If you get sick of them, and are using the Identify page, you can sort them so that older observations come up first, or so that they are in random order, so you don’t first see whatever is uploaded first. Or you can filter for more specific taxa, i usually filter for ‘vascular plants’ so i don’t even see the unknowns. Or you can search for unknowns and give them coarse IDs but if you do that keep an eye out for ‘placeholder’ text and don’t add a coarse ID without copying that over because it gets deleted otherwise
Cool. I do the unknown as my personal community service and I enjoy it mostly. I also have “Aves” in my search to keep it interesting. I didn’t know about the deletion of a placeholder text but instinctively I usually skip any obs with a placeholder that’s more specific than, “weird bug” or “cool flower!”
I copy and paste the “weird bug” or “cool flower,” too because if there are both a bug and a flower in the photo it indicates the one the observer wanted to identify. Sometimes the placeholder is a species name that isn’t on iNaturalist and the person wants the placeholder left just as it is, as a placeholder, so I skip lots of those by zipping through “Identify” and marking those “reviewed” en masse. If I don’t do that, I worry about missing the placeholder altogether since it’s not easy for me to notice sometimes.
If there’s really a lot from a single person, I sometimes filter on that person, then mark all as reviewed.
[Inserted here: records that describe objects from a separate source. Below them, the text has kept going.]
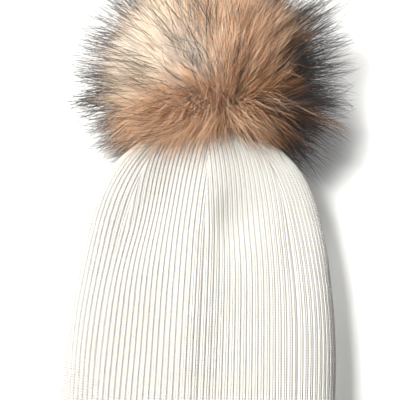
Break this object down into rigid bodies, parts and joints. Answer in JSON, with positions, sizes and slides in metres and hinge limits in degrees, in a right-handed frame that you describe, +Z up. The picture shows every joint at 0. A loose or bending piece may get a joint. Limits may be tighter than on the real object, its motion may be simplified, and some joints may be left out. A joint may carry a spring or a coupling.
{
  "type": "pom pom beanie",
  "caption": "Long rib-knit double-layer beanie with a tapered darted crown and a big fur pom that snaps onto it.",
  "frame": {"origin": "centre of the brim's opening, in the plane that the brim rests on", "axes": "+Z up through the crown, front (centre dart) towards -Y, +X towards the hat's left side as worn"},
  "size_m": [0.204, 0.152, 0.3621],
  "materials": {
    "outer_knit": "soft ivory wool rib knit",
    "lining_knit": "soft ivory plain knit",
    "seam_yarn": "twisted ivory yarn",
    "label_tape": "blank satin tape",
    "felt": "pressed wool felt",
    "snap_metal": "satin nickel-plated",
    "spring_wire": "drawn spring wire",
    "pelt_leather": "suede, undyed hide",
    "draw_thread": "waxed thread",
    "stuffing": "loose polyester fibre",
    "fur": "long tan fur with dark tips"
  },
  "bodies": {
    "hat": {"knit_shell": "outer_knit", "knit_lining": "lining_knit", "hem_yarn": "seam_yarn", "front_dart_yarn": "seam_yarn", "back_seam_yarn": "seam_yarn", "left_dart_yarn": "seam_yarn", "right_dart_yarn": "seam_yarn", "crown_gather_yarn": "seam_yarn", "care_label": "label_tape", "crown_washer": "felt", "crown_backing": "felt", "snap_stud": "snap_metal", "snap_eyelet": "snap_metal"},
    "snap_ring": {"snap_spring": "spring_wire"},
    "pom": {"snap_socket": "snap_metal", "pom_base_disc": "pelt_leather", "socket_rivet": "snap_metal", "pom_pelt": "pelt_leather", "pom_draw_thread": "draw_thread", "pom_stuffing": "stuffing", "pom_fur": "fur"}
  },
  "joints": [
    {"name": "pom_pull_off", "type": "slide", "parent": "hat", "child": "snap_ring", "axis": [0, 0.2419, 0.9703], "range_m": [0, 0.045], "deforming": ["snap_spring"]},
    {"name": "pom_spin", "type": "hinge", "parent": "snap_ring", "child": "pom", "pos_m": [0, 0.00658, 0.24918], "axis": [0, 0.2419, 0.9703], "continuous": true}
  ]
}
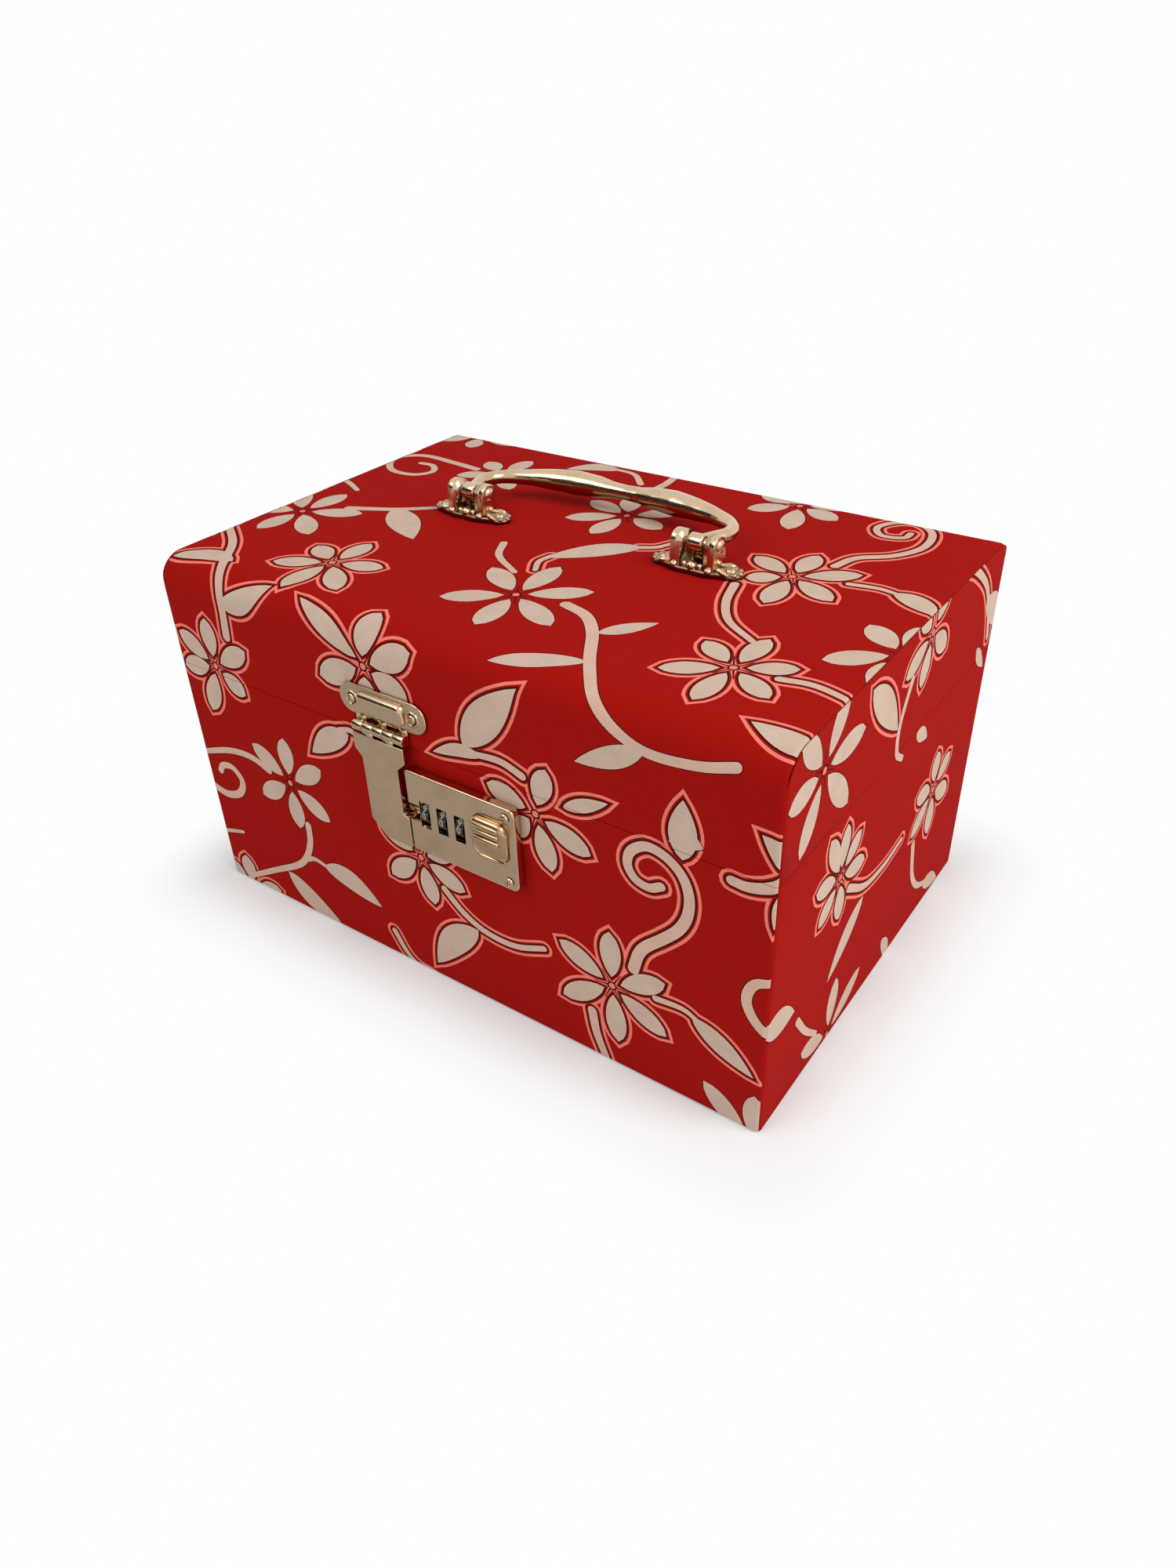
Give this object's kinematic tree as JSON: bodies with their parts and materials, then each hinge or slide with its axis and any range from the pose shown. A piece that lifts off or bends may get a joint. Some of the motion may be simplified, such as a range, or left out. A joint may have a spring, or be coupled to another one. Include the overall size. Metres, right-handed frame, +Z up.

If you do actually want to review them later, just make a note somewhere and do the reverse later.
Example: https://www.inaturalist.org/observations/identify?iconic_taxa=unknown&user_id=username&per_page=100
As someone who generates a lot of unknown observations:
- I had a bad data connection in the field
- I don’t feel like typing out sci names with my thumbs
- It was cold and I was wearing gloves
- I’m uploading a ton of observations and plan to use /Identify to add IDs because it’s so much easier to do it there than on the uploads page
- I know it’s between a couple species and will key it out at some point
- I collected a specimen and plan to key it out at some point
- I don’t even know what kingdom it belongs to and adding a “Life” ID seems silly
- It’s an easy taxon that I don’t personally know but do know the community will prob ID in like 2 minutes
- I’m feeling lazy
- I forgot
- sorry : )
I didn’t even think of using identify on my own observations. That’s a good idea.
That all makes sense…see, I knew I was missing something others would know here!!! Now I won’t feel like I have to use my tiny phone screen to key out plants with tiny pictures. I like the idea of using identify as an easier way to deal with IDs for my own obs. No apologies necessary…it just didn’t jive with my (mis)understanding of expectations. Thank you @bouteloua
It’s fine to leave it as unknown for any and all the reasons that Cassi and others listed. The only comment I would add is if you do this and someone adds a coarse ID (comes in and adds Plants or Insects or whatever), don’t send them back a snarky message saying ‘I know it is a plant, why dont you do something helpful’ or similar, when that happens to me it takes willpower not to reply back in kind.
@cmcheatle when folks do that I cry…I don’t think I’ve been nasty to anyone to date and have only had one terrible interaction (receiving end) out of thousands…I’m lucky I guess. Thanks for the comment
How do you copy over a placeholder ID? I admit I have not seen a lot of them, but I don’t want to mess things up.
Ian
I use a laptop only, so when I use Identify I just use the curser to highlight it and then copy and paste it in the comment under my ID.
I’m not sure what that means. I only use a laptop/pc as well. Do you copy the whole observation and add it back to the same observation with an ID? I use Identify a lot for moths, but open each one and confirm the ID. Does your system allow you to add observations to projects?
Ian
The behavior you describe is the major reason I don’t do as much with the “Unknowns” any more.
Here’s an example. I would just highlight and copy all the info next to “Unknown” and then I would enter an ID of “Fungi” and paste the info into the box under it. That way both “Fungi” and the placeholder’s ID are there for others to see. I don’t usually add things to projects, though.
I see now. Thank you very much.
Ian
You’re welcome. I think someone raised the idea somewhere of adding to the Identify tool a way to add the observation to a project at the same time.